Source: Supply WisdomSM

In recent years, governments of multiple countries, especially in the lucrative emerging markets of the APAC region have had a profound role in the policies that have direct impact on the degree of autonomy for the outsourcing service providers in conducting their business operations. The regulatory agencies tend to be sensitive to the changing political climate of the country. Therefore, responding to these changes becomes vital in sustaining and improving a firm’s market position. An effective corporate governance structure can play a vital role for an organization to stay relevant in the land it operates in.

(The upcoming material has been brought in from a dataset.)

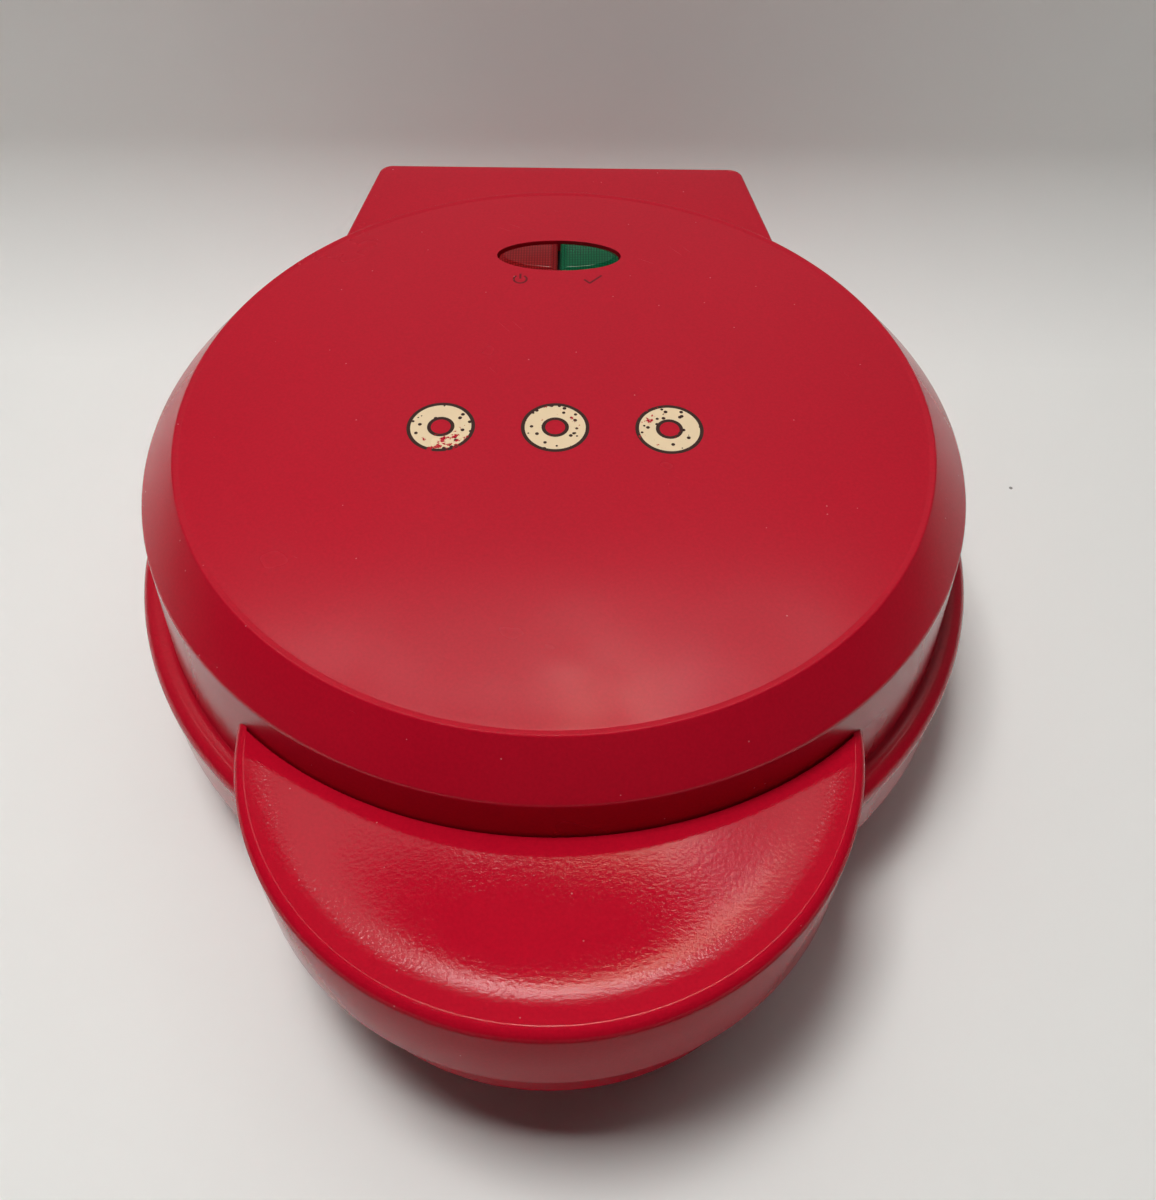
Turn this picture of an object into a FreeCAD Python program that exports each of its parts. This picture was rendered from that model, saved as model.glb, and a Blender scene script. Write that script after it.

Service providers such as Accenture and Capgemini have channelized their efforts in staying relevant by formulating governance practices that are adaptable to different geographies where they have operations. Google too, is making consolidated efforts in incorporating the requirements of regulatory mechanisms in to its governance practices across different geographies and markets.

In conclusion, it is vital for outsourcing conglomerates to monitor and adapt to the technological disruption and constantly evolving geo-political landscape. Compliance to the requirement of regulatory agencies’ guidance and the nature of engagement with the regulatory agencies can not only assist the companies in averting legal hassles, but also provide the pivotal competitive edge required to sustain their market and profitability.